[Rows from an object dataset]
** Begin **
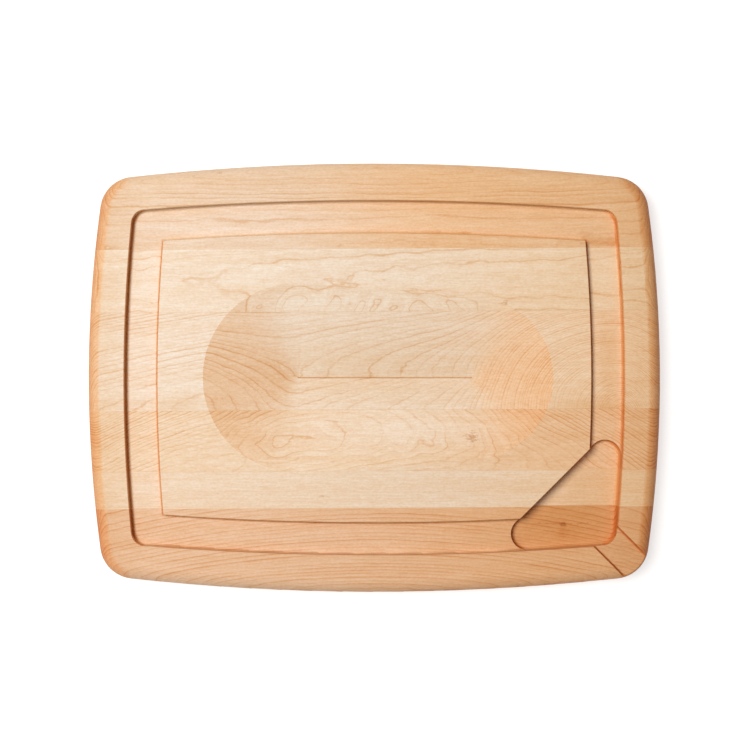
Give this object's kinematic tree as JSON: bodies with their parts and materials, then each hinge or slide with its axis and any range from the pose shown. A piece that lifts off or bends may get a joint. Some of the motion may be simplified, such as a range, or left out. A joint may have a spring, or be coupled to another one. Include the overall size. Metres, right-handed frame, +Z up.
{
  "type": "cutting board",
  "caption": "Edge-glued maple carving board with bowed sides and rounded edges, a juice groove round a dished field, a corner juice pocket and a pour spout.",
  "frame": {"origin": "centre of the underside, on the surface the board rests on", "axes": "+X along the grain and the longest side, towards the end with the juice pocket; +Y across the staves towards the back edge; +Z up out of the carving face"},
  "size_m": [0.508, 0.381, 0.0318],
  "materials": {
    "maple_cream": "sanded and oiled",
    "maple_tan": "sanded and oiled",
    "glue": "cured wood adhesive, sanded flush"
  },
  "bodies": {
    "root": {"stave_1_back_edge": "maple_tan", "stave_2": "maple_cream", "stave_3": "maple_cream", "stave_4": "maple_cream", "stave_5": "maple_cream", "stave_6_front_edge": "maple_tan", "glue_line_1": "glue", "glue_line_2": "glue", "glue_line_3": "glue", "glue_line_4": "glue", "glue_line_5": "glue"}
  },
  "joints": []
}
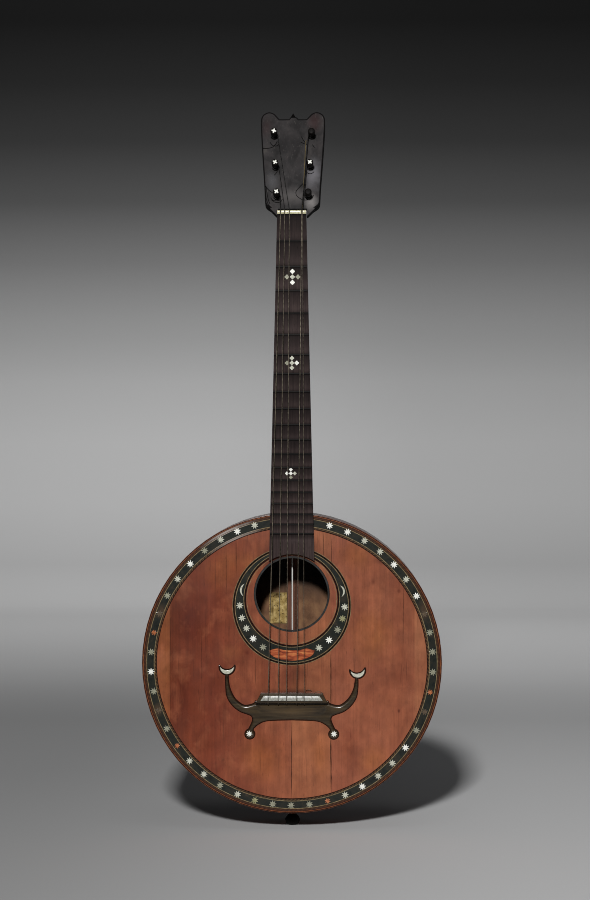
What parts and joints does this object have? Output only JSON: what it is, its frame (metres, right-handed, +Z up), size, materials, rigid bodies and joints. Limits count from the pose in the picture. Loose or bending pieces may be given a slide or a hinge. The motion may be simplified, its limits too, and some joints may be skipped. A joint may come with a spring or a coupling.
{
  "type": "guitar",
  "caption": "Round-bodied guitar with a lyre-shaped bridge, a star-inlaid border and rosette, a long fretted neck and a tilted headstock with friction pegs.",
  "frame": {"origin": "centre of the end pin's foot, midway between the soundboard and the back", "axes": "+Z up the neck, -Y out of the soundboard, +X to the right of someone who faces it"},
  "size_m": [0.398, 0.1079, 0.9568],
  "materials": {
    "reddish_cedar": "French polish, worn",
    "rosewood": "French polish",
    "walnut": "satin varnish",
    "spruce": "bare planed wood",
    "ebony": "oiled",
    "ebonised_wood": "dull varnish",
    "dark_horn": "polished",
    "tortoise": "polished",
    "bone": "polished",
    "fret_brass": "worn bright",
    "bright_steel": "drawn rod",
    "string_gut": "satin",
    "label_paper": "aged"
  },
  "bodies": {
    "guitar": {"soundboard": "reddish_cedar", "back": "rosewood", "rim": "rosewood", "top_binding": "walnut", "back_binding": "walnut", "star_border": "ebony", "rosette_band": "ebony", "rosette_inset": "tortoise", "soundhole_ring": "dark_horn", "top_lining": "spruce", "back_lining": "spruce", "neck_block": "spruce", "tail_block": "spruce", "neck": "walnut", "headstock": "ebonised_wood", "fingerboard": "ebony", "nut": "bone", "bridge": "ebony", "saddle": "bone", "end_pin": "ebony", "head_knob": "ebony", "tension_rod": "bright_steel", "label": "label_paper", "top_brace_upper": "spruce", "top_brace_lower": "spruce", "bridge_plate": "spruce", "back_brace_upper": "spruce", "back_brace_lower": "spruce", "back_strip": "reddish_cedar", "fret_01": "fret_brass", "fret_02": "fret_brass", "fret_03": "fret_brass", "fret_04": "fret_brass", "fret_05": "fret_brass", "fret_06": "fret_brass", "fret_07": "fret_brass", "fret_08": "fret_brass", "fret_09": "fret_brass", "fret_10": "fret_brass", "fret_11": "fret_brass", "fret_12": "fret_brass", "fret_13": "fret_brass", "fret_14": "fret_brass", "fret_15": "fret_brass", "fret_16": "fret_brass", "fret_17": "fret_brass", "fret_18": "fret_brass", "fret_19": "fret_brass", "string_low_e": "string_gut", "string_a": "string_gut", "string_d": "string_gut", "string_g": "string_gut", "string_b": "string_gut", "string_remnant": "string_gut"},
    "peg_low_e": {"peg_low_e": "ebony"},
    "peg_a": {"peg_a": "ebony"},
    "peg_d": {"peg_d": "ebony"},
    "peg_g": {"peg_g": "ebony"},
    "peg_b": {"peg_b": "ebony"},
    "peg_high_e": {"peg_high_e": "ebony"}
  },
  "joints": [
    {"name": "turn_low_e", "type": "hinge", "parent": "guitar", "child": "peg_low_e", "pos_m": [-0.02, -0.04271, 0.83984], "axis": [0, -0.9659, 0.2588], "continuous": true},
    {"name": "turn_a", "type": "hinge", "parent": "guitar", "child": "peg_a", "pos_m": [-0.0221, -0.03197, 0.87993], "axis": [0, -0.9659, 0.2588], "continuous": true},
    {"name": "turn_d", "type": "hinge", "parent": "guitar", "child": "peg_d", "pos_m": [-0.024, -0.02045, 0.92291], "axis": [0, -0.9659, 0.2588], "continuous": true},
    {"name": "turn_g", "type": "hinge", "parent": "guitar", "child": "peg_g", "pos_m": [0.026, -0.02045, 0.92291], "axis": [0, -0.9659, 0.2588], "continuous": true},
    {"name": "turn_b", "type": "hinge", "parent": "guitar", "child": "peg_b", "pos_m": [0.0241, -0.03197, 0.87993], "axis": [0, -0.9659, 0.2588], "continuous": true},
    {"name": "turn_high_e", "type": "hinge", "parent": "guitar", "child": "peg_high_e", "pos_m": [0.022, -0.04271, 0.83984], "axis": [0, -0.9659, 0.2588], "continuous": true}
  ]
}
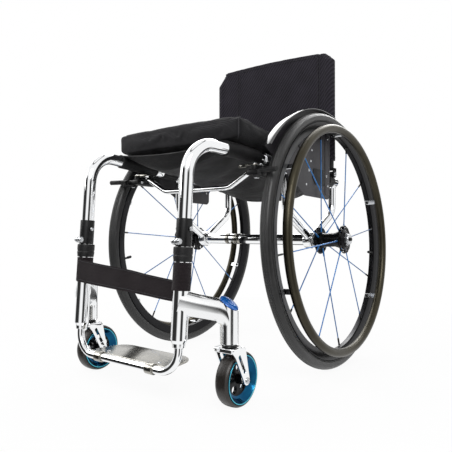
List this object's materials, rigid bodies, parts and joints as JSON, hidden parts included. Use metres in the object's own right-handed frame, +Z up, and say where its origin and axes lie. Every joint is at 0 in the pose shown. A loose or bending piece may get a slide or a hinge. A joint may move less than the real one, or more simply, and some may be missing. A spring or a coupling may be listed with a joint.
{
  "type": "rigid wheelchair",
  "caption": "Rigid-frame manual wheelchair with cambered spoked drive wheels, push rims, swivelling castors, sling seat and cushion, low fold-down back, side guards, brakes and a footplate.",
  "frame": {"origin": "on the floor, under the middle of the whole chair", "axes": "+Z up, the chair faces -Y, +X is the occupant's left"},
  "size_m": [0.5412, 0.7458, 0.779],
  "materials": {
    "chrome": "polished chrome plate over steel tube",
    "brushed": "fine brushed",
    "black_metal": "satin black",
    "black_plastic": "moulded, fine grain",
    "tyre": "matte rubber with a fine tread",
    "bronze": "dark bronze anodised, satin",
    "blue_spoke": "blue coated, satin",
    "blue_cap": "royal blue, glossy",
    "blue_hub": "blue-green anodised",
    "fabric": "black knit and plain weave",
    "guard": "dark grey composite sheet, satin"
  },
  "bodies": {
    "frame": {"side_frame_left": "chrome", "side_frame_right": "chrome", "rail_plug_left": "black_plastic", "rail_plug_right": "black_plastic", "leg_sleeve_left": "black_metal", "leg_sleeve_right": "black_metal", "leg_collar_left": "black_plastic", "leg_collar_right": "black_plastic", "lower_leg_left": "chrome", "lower_leg_right": "chrome", "castor_cap_left": "blue_cap", "castor_cap_right": "blue_cap", "castor_bearing_left": "black_metal", "castor_bearing_right": "black_metal", "brake_body_left": "black_metal", "brake_body_right": "black_metal", "side_guard_left": "guard", "side_guard_right": "guard", "back_bracket_left": "black_metal", "back_bracket_right": "black_metal", "axle_left": "brushed", "axle_right": "brushed", "camber_tube": "chrome", "brake_bow": "chrome", "seat_sling": "fabric", "seat_cushion": "fabric", "calf_strap": "fabric"},
    "footrest": {"footrest_tube": "chrome", "footplate": "brushed"},
    "back": {"back_post_left": "black_metal", "back_post_right": "black_metal", "back_bar": "black_metal", "back_upholstery": "fabric"},
    "rear_wheel_left": {"rear_tyre_left": "tyre", "rear_rim_left": "black_metal", "handrim_left": "bronze", "spokes_left": "blue_spoke", "hub_left": "black_metal", "hub_bearing_left": "brushed"},
    "axle_button_left": {"axle_button_left": "black_metal"},
    "castor_fork_left": {"castor_fork_left": "chrome", "castor_axle_left": "brushed"},
    "castor_wheel_left": {"castor_tyre_left": "tyre", "castor_hub_left": "blue_hub"},
    "brake_lever_left": {"brake_lever_left": "brushed"},
    "brake_shoe_left": {"brake_shoe_left": "black_plastic"},
    "rear_wheel_right": {"rear_tyre_right": "tyre", "rear_rim_right": "black_metal", "handrim_right": "bronze", "spokes_right": "blue_spoke", "hub_right": "black_metal", "hub_bearing_right": "brushed"},
    "axle_button_right": {"axle_button_right": "black_metal"},
    "castor_fork_right": {"castor_fork_right": "chrome", "castor_axle_right": "brushed"},
    "castor_wheel_right": {"castor_tyre_right": "tyre", "castor_hub_right": "blue_hub"},
    "brake_lever_right": {"brake_lever_right": "brushed"},
    "brake_shoe_right": {"brake_shoe_right": "black_plastic"}
  },
  "joints": [
    {"name": "back_fold", "type": "hinge", "parent": "frame", "child": "back", "pos_m": [0, 0.17285, 0.46], "axis": [1, 0, 0], "range_deg": [0, 30]},
    {"name": "footrest_height", "type": "slide", "parent": "frame", "child": "footrest", "axis": [0, 0.0695, 0.9976], "range_m": [-0.03, 0]},
    {"name": "rear_wheel_left_spin", "type": "hinge", "parent": "frame", "child": "rear_wheel_left", "pos_m": [0.2195, 0.07785, 0.29474], "axis": [0.9991, 0, 0.0419], "continuous": true},
    {"name": "axle_button_left_press", "type": "slide", "parent": "frame", "child": "axle_button_left", "axis": [-0.9991, 0, -0.0419], "range_m": [0, 0.004], "stiffness_N_per_m": 800, "springref_m": -0.003},
    {"name": "castor_left_swivel", "type": "hinge", "parent": "frame", "child": "castor_fork_left", "pos_m": [0.197, -0.29215, 0.1115], "axis": [0, 0, 1], "continuous": true},
    {"name": "castor_left_spin", "type": "hinge", "parent": "castor_fork_left", "child": "castor_wheel_left", "pos_m": [0.197, -0.26915, 0.05], "axis": [1, 0, 0], "continuous": true},
    {"name": "brake_lever_left_turn", "type": "hinge", "parent": "frame", "child": "brake_lever_left", "pos_m": [0.17, -0.17215, 0.4475], "axis": [0, 0, 1], "range_deg": [0, 60]},
    {"name": "brake_shoe_left_turn", "type": "hinge", "parent": "frame", "child": "brake_shoe_left", "pos_m": [0.18, -0.17915, 0.4272], "axis": [0, 0, 1], "range_deg": [0, 8]},
    {"name": "rear_wheel_right_spin", "type": "hinge", "parent": "frame", "child": "rear_wheel_right", "pos_m": [-0.2195, 0.07785, 0.29474], "axis": [-0.9991, 0, 0.0419], "continuous": true},
    {"name": "axle_button_right_press", "type": "slide", "parent": "frame", "child": "axle_button_right", "axis": [0.9991, 0, -0.0419], "range_m": [0, 0.004], "stiffness_N_per_m": 800, "springref_m": -0.003},
    {"name": "castor_right_swivel", "type": "hinge", "parent": "frame", "child": "castor_fork_right", "pos_m": [-0.197, -0.29215, 0.1115], "axis": [0, 0, 1], "continuous": true},
    {"name": "castor_right_spin", "type": "hinge", "parent": "castor_fork_right", "child": "castor_wheel_right", "pos_m": [-0.197, -0.26915, 0.05], "axis": [1, 0, 0], "continuous": true},
    {"name": "brake_lever_right_turn", "type": "hinge", "parent": "frame", "child": "brake_lever_right", "pos_m": [-0.17, -0.17215, 0.4475], "axis": [0, 0, -1], "range_deg": [0, 60]},
    {"name": "brake_shoe_right_turn", "type": "hinge", "parent": "frame", "child": "brake_shoe_right", "pos_m": [-0.18, -0.17915, 0.4272], "axis": [0, 0, -1], "range_deg": [0, 8]}
  ],
  "couplings": [
    {"joint": "brake_shoe_left_turn", "follows": "brake_lever_left_turn", "ratio": 0.125},
    {"joint": "brake_shoe_right_turn", "follows": "brake_lever_right_turn", "ratio": 0.125}
  ]
}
** End **
## WRITTEN INSTRUCTION
Copy every line of the records above that holds the word "this".

## ANSWER TO THE EXERCISE
Give this object's kinematic tree as JSON: bodies with their parts and materials, then each hinge or slide with its axis and any range from the pose shown. A piece that lifts off or bends may get a joint. Some of the motion may be simplified, such as a range, or left out. A joint may have a spring, or be coupled to another one. Include the overall size. Metres, right-handed frame, +Z up.
What parts and joints does this object have? Output only JSON: what it is, its frame (metres, right-handed, +Z up), size, materials, rigid bodies and joints. Limits count from the pose in the picture. Loose or bending pieces may be given a slide or a hinge. The motion may be simplified, its limits too, and some joints may be skipped. A joint may come with a spring or a coupling.
List this object's materials, rigid bodies, parts and joints as JSON, hidden parts included. Use metres in the object's own right-handed frame, +Z up, and say where its origin and axes lie. Every joint is at 0 in the pose shown. A loose or bending piece may get a slide or a hinge. A joint may move less than the real one, or more simply, and some may be missing. A spring or a coupling may be listed with a joint.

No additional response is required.